The federal law regarding garnishment is part of the Consumer Credit Protection Act and is administered by the Department of Labor. Here are the federal laws that apply to garnishment:
Answer:

What's the maximum that can be taken from an employee's pay by garnishment?
Federal law restricts the amount taken in garnishment to the lesser of 25 percent of an employee's disposable earnings or the amount by which disposable earnings are greater than 30 times the federal minimum hourly wage, whichever is less.

Several exceptions to this restriction:
A greater amount of an employee's wages to be garnished for child support, bankruptcy, or federal or state tax payments. And an employee can voluntarily agree to have a great amount deducted for payments to a creditor or creditors.

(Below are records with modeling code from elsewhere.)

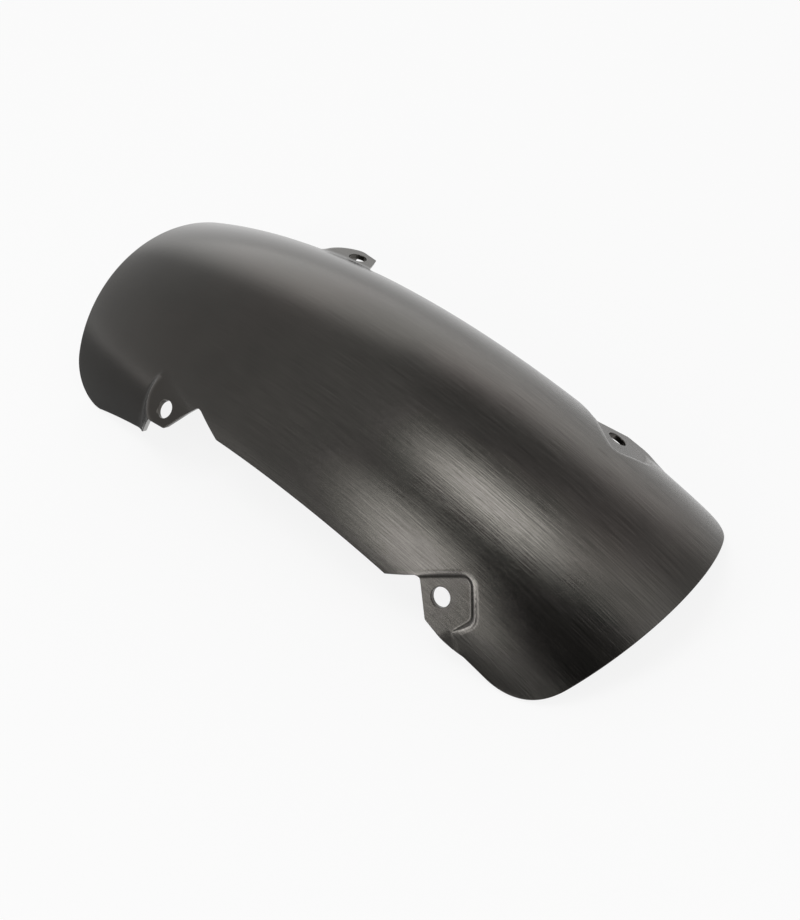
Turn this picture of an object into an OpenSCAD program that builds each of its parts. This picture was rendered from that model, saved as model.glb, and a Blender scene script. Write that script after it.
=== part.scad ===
// Motorcycle front fender pressed from one metal sheet: an arched section swept about the wheel axle,
// trimmed in side view, with four flat screw pads pressed into its skirts.
// Millimetres. X runs to the front, Y across, Z up. The fender stands on its four lower corners.

/* [Arch] */
// Radius of the crown's outer face about the wheel axle
crown_r = 330; // [320:1:340]
// Radius of the arched cross section, outer face
section_r = 54.3; // [52:0.1:57]
// Thickness of the sheet
sheet_t = 2; // [1:0.1:2.6]
// Angle at the axle from the top of the wheel back to the crown's rear end
rear_reach = 20.8; // [20:0.1:23]
// Angle at the axle from the top of the wheel forward to the crown's front end
front_reach = 28.7; // [28:0.1:31]
// Lean of the rear cut from upright, in side view
rear_cut = 6.5; // [3:0.5:9]
// Lean of the front cut from upright, in side view
front_cut = 48.5; // [45:0.5:52]

/* [Skirts] */
// Drop of the middle skirt's lower edge below the crown, towards the axle
mid_drop = 26.9; // [26:0.1:28]
// Drop of the rear skirt's lower edge below the crown
rear_drop = 40.7; // [39:0.1:42]
// Drop of the front skirt's lower edge below the crown
front_drop = 30; // [29.2:0.1:31]
// Rounding of the two lower rear corners, in side view
rear_corner_r = 15.5; // [10:0.5:18]
// Rounding of the two lower front corners, in side view
front_corner_r = 25; // [15:0.5:30]
// Rounding inside the notches in front of the rear pads and behind the front pads
notch_r = 2; // [1:0.1:2.5]
// Rounding of the pads' free corners
tab_r = 1.5; // [0.5:0.1:2]
// Tilt from level of the cut that trims the skirts and pads, so that it runs about square through the sheet
trim_tilt = 30; // [22:1:36]

/* [Screw pads] */
// Diameter of the screw holes
hole_d = 6.8; // [5:0.1:7.5]
// Slope of the pressed walls round the pads, from the pad's face
press_slope = 45; // [42:1:50]

/* [Rear pads] */
// Rear hole centre, behind the axle
rear_hole_back = 40.6; // [40:0.1:41.5]
// Rear hole centre, out from the middle of the fender
rear_hole_side = 48.4; // [48:0.1:49]
// Rear hole centre, above the axle
rear_hole_up = 302.5; // [302:0.1:303]
// Lean of the rear pad's face out to its side
rear_pad_lean = 32; // [30:0.5:34]
// Turn of the rear pad's face towards the front
rear_pad_turn = 3; // [0:0.5:5]
// Radius of the rear pad's round crest
crest_r = 12.5; // [11.5:0.1:13.5]
// Middle of the crest, ahead of the hole
crest_ahead = 1.5; // [1:0.1:2.5]
// Middle of the crest, above the hole along the pad's face
crest_above = 4; // [3:0.1:5]

/* [Front pads] */
// Front hole centre, ahead of the axle
front_hole_ahead = 98.1; // [97:0.1:99]
// Front hole centre, out from the middle of the fender
front_hole_side = 42; // [41.8:0.1:42.6]
// Front hole centre, above the axle
front_hole_up = 292.9; // [292.6:0.1:293.4]
// Lean of the front pad's face out to its side
front_pad_lean = 46; // [44:0.5:48]
// Turn of the front pad's face towards the front
front_pad_turn = 22; // [20:0.5:24]
// Upper front corner of the pad's floor, ahead of the hole
floor_ahead = 4; // [3:0.1:5]
// Upper front corner of the pad's floor, above the hole along its face
floor_above = 13; // [12:0.1:14]
// Length of the floor's front side
floor_front_len = 15.3; // [13:0.1:17]
// Reach of the floor's top side back from its corner, to the notch
floor_reach = 18.5; // [17.5:0.5:19.5]
// Rounding of the floor's corners
floor_corner_r = 3; // [2:0.1:4]

/* [Hidden] */
$fn = 96;
far = 200;
rear_r = crown_r - rear_drop;
mid_r = crown_r - mid_drop;
front_r = crown_r - front_drop;
sweep_r = crown_r - section_r;

// Direction into the sheet from the rear cut and from the front cut, in side view
rear_in = [cos(rear_cut), sin(rear_cut)];
front_in = [-cos(front_cut), sin(front_cut)];
rear_tip = crown_r * [-sin(rear_reach), cos(rear_reach)];
front_tip = crown_r * [sin(front_reach), cos(front_reach)];
rear_corner = corner_centre(rear_in, rear_tip, rear_r, rear_corner_r, 1);
front_corner = corner_centre(front_in, front_tip, front_r, front_corner_r, -1);

// Lowest point of the corners above the axle, and the middle of the length
rest_z = min(lowest(front_corner, front_corner_r), lowest(rear_corner, rear_corner_r));
middle_x = (rear_tip.x + front_tip.x) / 2;

// The notch and the free edges at each pad, on the outer face: along, above the axle, out to the side, rounding
rear_pad_low = rear_hole_up - 3.45;
rear_notch = [
    edge_point(-59.5, sqrt(rear_r ^ 2 - 59.5 ^ 2), 0),
    rear_pad_point(-rear_hole_back - 5, rear_pad_low, 0.5),
    rear_pad_point(-rear_hole_back + 4, rear_pad_low, tab_r),
    edge_point(-23.9, 308.4, notch_r),
    edge_point(-11.2, sqrt(mid_r ^ 2 - 11.2 ^ 2), 0),
];
front_notch = [
    edge_point(76.2, sqrt(mid_r ^ 2 - 76.2 ^ 2), 0),
    edge_point(88.7, 297.2, notch_r),
    front_pad_point(95.5, 286.3, tab_r),
    edge_point(107, sqrt(front_r ^ 2 - 107 ^ 2), 0),
];

function unit(v) = v / norm(v);

// A point of the arch's or of a pad's outer face, given in side view; the last value is a corner's rounding
function edge_point(x, up, r) =
    [x, up, sqrt(section_r ^ 2 - (norm([x, up]) - sweep_r) ^ 2), r];
function pad_point(x, up, r, hole, turn, lean) =
    [x, up, hole.z - (sin(turn) * (x - hole.x) + cos(turn) * (up - hole.y)) / tan(lean), r];
function rear_pad_point(x, up, r) =
    pad_point(x, up, r, [-rear_hole_back, rear_hole_up, rear_hole_side], rear_pad_turn, rear_pad_lean);
function front_pad_point(x, up, r) =
    pad_point(x, up, r, [front_hole_ahead, front_hole_up, front_hole_side], front_pad_turn, front_pad_lean);

// The same point seen along the tilted cut
function seen(p) = [p.x, p.y * cos(trim_tilt) - p.z * sin(trim_tilt), p[3]];
function seen_line(points) = [for (p = points) seen(edge_point(p.x, p.y, 0))];

// Centre of the arc that rounds the corner between a straight cut and an edge of radius edge_r
function corner_centre(inward, tip, edge_r, r, side) =
    let (
        along = inward * tip + r,
        up = sqrt((edge_r + r) ^ 2 - along ^ 2)
    )
    along * inward + up * side * [-inward.y, inward.x];

// Lowest point of a rounded corner: the inner face ends lower than the outer one by the tilt of the cut
function lowest(centre, r) =
    let (
        edge = edge_point(centre.x, centre.y - r, 0),
        round = asin(edge.z / section_r)
    )
    edge.y - sheet_t * sin(trim_tilt) / sin(round + trim_tilt);

// Points of the arc of radius r that rounds the corner at b between a and c
function rounded_corner(a, b, c, r) =
    let (
        u = unit(a - b),
        v = unit(c - b),
        half = acos(u * v) / 2,
        m = b + unit(u + v) * r / sin(half),
        from = b + u * r / tan(half) - m,
        to = b + v * r / tan(half) - m,
        start = atan2(from.y, from.x),
        turn = atan2(from.x * to.y - from.y * to.x, from * to)
    )
    [for (i = [0:6]) m + r * [cos(start + turn * i / 6), sin(start + turn * i / 6)]];

// Rounded line through corners given as [x, y, rounding], without its two end points
function rounded_line(p) = [
    for (i = [1:len(p) - 2])
        each rounded_corner(flat(p[i - 1]), flat(p[i]), flat(p[i + 1]), p[i].z)
];

// Points of an arc about centre from one direction to another, in steps of about three degrees
function arc(centre, r, from, to) =
    let (
        start = atan2(from.y, from.x),
        turn = atan2(from.x * to.y - from.y * to.x, from * to),
        n = ceil(abs(turn) / 3)
    )
    [for (i = [0:n]) centre + r * [cos(start + turn * i / n), sin(start + turn * i / n)]];

function flat(p) = [p.x, p.y];

// Side view of the straight cuts at both ends of the crown
module end_cuts() {
    low = rear_r - 25;
    above = 12;
    polygon([
        along_cut(rear_tip, rear_cut, above),
        along_cut(rear_tip, rear_cut, low - rear_tip.y),
        along_cut(front_tip, -front_cut, low - front_tip.y),
        along_cut(front_tip, -front_cut, above),
        [0, crown_r + 2 * above]
    ]);
}

// Point on a cut through tip, that much higher up
function along_cut(tip, lean, rise) = tip + rise * [-tan(lean), 1];

// What lies below the edge of the skirt and its pads, seen along the tilted cut
module trimmings() {
    axle = [0, 0];
    low = rear_r * cos(trim_tilt) - 2 * section_r;
    line = concat(
        seen_line(arc(rear_corner, rear_corner_r, -rear_in, -rear_corner)),
        seen_line(arc(axle, rear_r, rear_corner, flat(rear_notch[0]))),
        rounded_line([for (p = rear_notch) seen(p)]),
        seen_line(arc(axle, mid_r, flat(rear_notch[len(rear_notch) - 1]), flat(front_notch[0]))),
        rounded_line([for (p = front_notch) seen(p)]),
        seen_line(arc(axle, front_r, flat(front_notch[len(front_notch) - 1]), front_corner)),
        seen_line(arc(front_corner, front_corner_r, -front_corner, -front_in))
    );
    polygon(concat(
        [[-far, low], [-far, line[0].y]],
        [for (p = line) flat(p)],
        [[far, line[len(line) - 1].y], [far, low]]
    ));
}

// The tilted cut, on the right side; it reaches through the sheet and not to the left side
module trimming_cut() {
    reach = section_r * cos(trim_tilt) + mid_r * sin(trim_tilt);
    rotate([90 - trim_tilt, 0, 0])
        translate([0, 0, reach - section_r])
            linear_extrude(height = 2 * section_r)
                trimmings();
}

// The arch as a solid ring about the axle; inset is the depth below the outer face
module ring(inset) {
    rotate([90, 0, 0])
        rotate_extrude()
            translate([sweep_r, 0])
                circle(r = section_r - inset);
}

// Puts its children on a pad: X ahead, Y up the pad's face, Z out of the face, origin at the hole
module on_pad(x, side, up, turn, lean) {
    translate([x, -side, up])
        rotate([0, turn, 0])
            rotate([lean, 0, 0])
                children();
}

module on_rear_pad() {
    on_pad(-rear_hole_back, rear_hole_side, rear_hole_up, rear_pad_turn, rear_pad_lean)
        children();
}

module on_front_pad() {
    on_pad(front_hole_ahead, front_hole_side, front_hole_up, front_pad_turn, front_pad_lean)
        children();
}

// Both sides of the fender
module both_sides() {
    children();
    mirror([0, 1, 0])
        children();
}

// Rear pad: a round boss with a flat face, standing out of the skirt at its rear
module rear_boss(inset) {
    depth = 19;
    crest = crest_r - inset * tan(press_slope / 2);
    on_rear_pad()
        translate([crest_ahead, crest_above, -inset - depth])
            cylinder(h = depth, r1 = crest + depth / tan(press_slope), r2 = crest);
}

// Front pad: outwards from its flat floor (way 1) what is pressed away, inwards (way -1) what fills in.
// The filling starts a little above the floor, so that the floor's face is cut and not just met.
// The floor has a round corner at its top and one at its lower front, and runs out past the notch.
module front_floor(inset, way) {
    height = 6;
    lap = way > 0 ? 0 : 0.5;
    corner = floor_corner_r + way * inset * tan(press_slope / 2);
    near_ring = floor_outline(corner - lap / tan(press_slope));
    far_ring = floor_outline(corner + height / tan(press_slope));
    n = len(near_ring);
    points = concat(
        [for (p = near_ring) [p.x, p.y, lap - inset]],
        [for (p = far_ring) [p.x, p.y, way * height - inset]]
    );
    near_face = [for (i = [0:n - 1]) i];
    far_face = [for (i = [n - 1:-1:0]) n + i];
    sides = [for (i = [0:n - 1]) each [[i, n + i, (i + 1) % n], [(i + 1) % n, n + i, n + (i + 1) % n]]];
    faces = concat([near_face, far_face], sides);
    on_front_pad()
        polyhedron(points = points, faces = way < 0 ? faces : [for (f = faces) [for (k = [len(f) - 1:-1:0]) f[k]]]);
}

// Outline of the floor, grown to corners of radius r about fixed middles, clockwise
function floor_outline(r) =
    let (
        top_way = [-cos(43), -sin(43)],
        front_way = [sin(38), -cos(38)],
        top = [floor_ahead, floor_above] + floor_corner_r * (top_way + front_way),
        lower = top + (floor_front_len - 2 * floor_corner_r) * front_way
    )
    concat(
        [top + floor_reach * top_way + r * [-sin(43), cos(43)]],
        [for (i = [0:6]) top + r * [cos(133 - 95 * i / 6), sin(133 - 95 * i / 6)]],
        [for (i = [0:6]) lower + r * [cos(38 - 57 * i / 6), sin(38 - 57 * i / 6)]],
        [
            lower + [-5, -14] + r * [cos(19), -sin(19)],
            lower + [-5 - r, -14 - r],
            top + floor_reach * top_way + r * [-1, -1]
        ]
    );

module pressed_body(inset) {
    difference() {
        union() {
            ring(inset);
            both_sides() {
                rear_boss(inset);
                front_floor(inset, -1);
            }
        }
        both_sides()
            front_floor(inset, 1);
    }
}

module screw_hole() {
    cylinder(h = 16, r = hole_d / 2, center = true);
}

module fender() {
    color([0.2, 0.2, 0.2])
        translate([-middle_x, 0, -rest_z])
            difference() {
                intersection() {
                    pressed_body(0);
                    rotate([90, 0, 0])
                        linear_extrude(height = far, center = true)
                            end_cuts();
                }
                pressed_body(sheet_t);
                both_sides() {
                    trimming_cut();
                    on_rear_pad()
                        screw_hole();
                    on_front_pad()
                        screw_hole();
                }
            }
}

fender();
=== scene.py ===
"""Looks of the motorcycle front fender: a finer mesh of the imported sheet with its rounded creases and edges,
brushed dark metal, a pale floor, soft lamps and a camera at the photograph's angle."""

import math

import bpy
import numpy as np
from mathutils import Matrix, Vector
from mathutils.geometry import delaunay_2d_cdt
from mathutils.kdtree import KDTree


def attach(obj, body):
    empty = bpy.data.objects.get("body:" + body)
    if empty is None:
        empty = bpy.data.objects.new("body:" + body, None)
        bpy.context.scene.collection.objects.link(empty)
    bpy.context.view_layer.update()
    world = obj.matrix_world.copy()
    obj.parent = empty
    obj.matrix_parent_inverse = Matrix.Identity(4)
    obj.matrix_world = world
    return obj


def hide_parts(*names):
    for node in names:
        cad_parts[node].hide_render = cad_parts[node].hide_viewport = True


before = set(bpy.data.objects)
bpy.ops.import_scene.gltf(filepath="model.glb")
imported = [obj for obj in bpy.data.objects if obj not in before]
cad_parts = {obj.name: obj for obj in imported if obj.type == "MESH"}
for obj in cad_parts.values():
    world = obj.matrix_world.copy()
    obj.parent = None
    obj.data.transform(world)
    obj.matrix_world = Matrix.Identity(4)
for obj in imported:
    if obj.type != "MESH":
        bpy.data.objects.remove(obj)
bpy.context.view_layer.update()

# The sheet, in millimetres, with the wheel axle at the origin as in part.scad
CROWN_R = 330.0
SECTION_R = 54.3
SWEEP_R = CROWN_R - SECTION_R
SHEET_T = 2.0
REAR_REACH, FRONT_REACH = math.radians(20.8), math.radians(28.7)
REAR_CUT, FRONT_CUT = math.radians(6.5), math.radians(48.5)
MID_R, REAR_R, FRONT_R = CROWN_R - 26.9, CROWN_R - 40.7, CROWN_R - 30.0
REAR_CORNER_R, FRONT_CORNER_R = 15.5, 25.0
REAR_NOTCH_R, FRONT_NOTCH_R, TAB_R, WALL_FOOT_R = 3.6, 2.4, 1.5, 0.5
TRIM_TILT = math.radians(30)
HOLE_R = 3.4

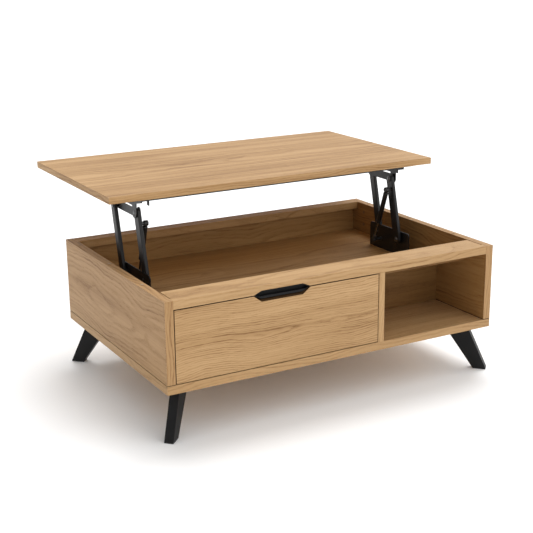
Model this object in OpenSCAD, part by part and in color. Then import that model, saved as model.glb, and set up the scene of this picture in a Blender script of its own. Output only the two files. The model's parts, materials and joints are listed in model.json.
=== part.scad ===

What part of an employee's earnings can be garnished?
You can consider wages, salaries, commissions, and bonuses as income that can be garnished. Pensions and retirement income may also be garnished. Tips are not considered wages for the purpose of garnishment.

Can I terminate an employee whose wages have been garnished?
Federal law says you cannot terminate an employee whose wages have been garnished for one debt. But the law does not It does not protect an employee from discharge if the employee's earnings have been subject to garnishment for a second or subsequent debts.

What if state law conflicts with federal wage garnishment laws?
If a state wage garnishment law differs from Title III, the employer must observe the law resulting in the smaller garnishment, or prohibiting the discharge of an employee because his or her earnings have been subject to garnishment for more than one debt.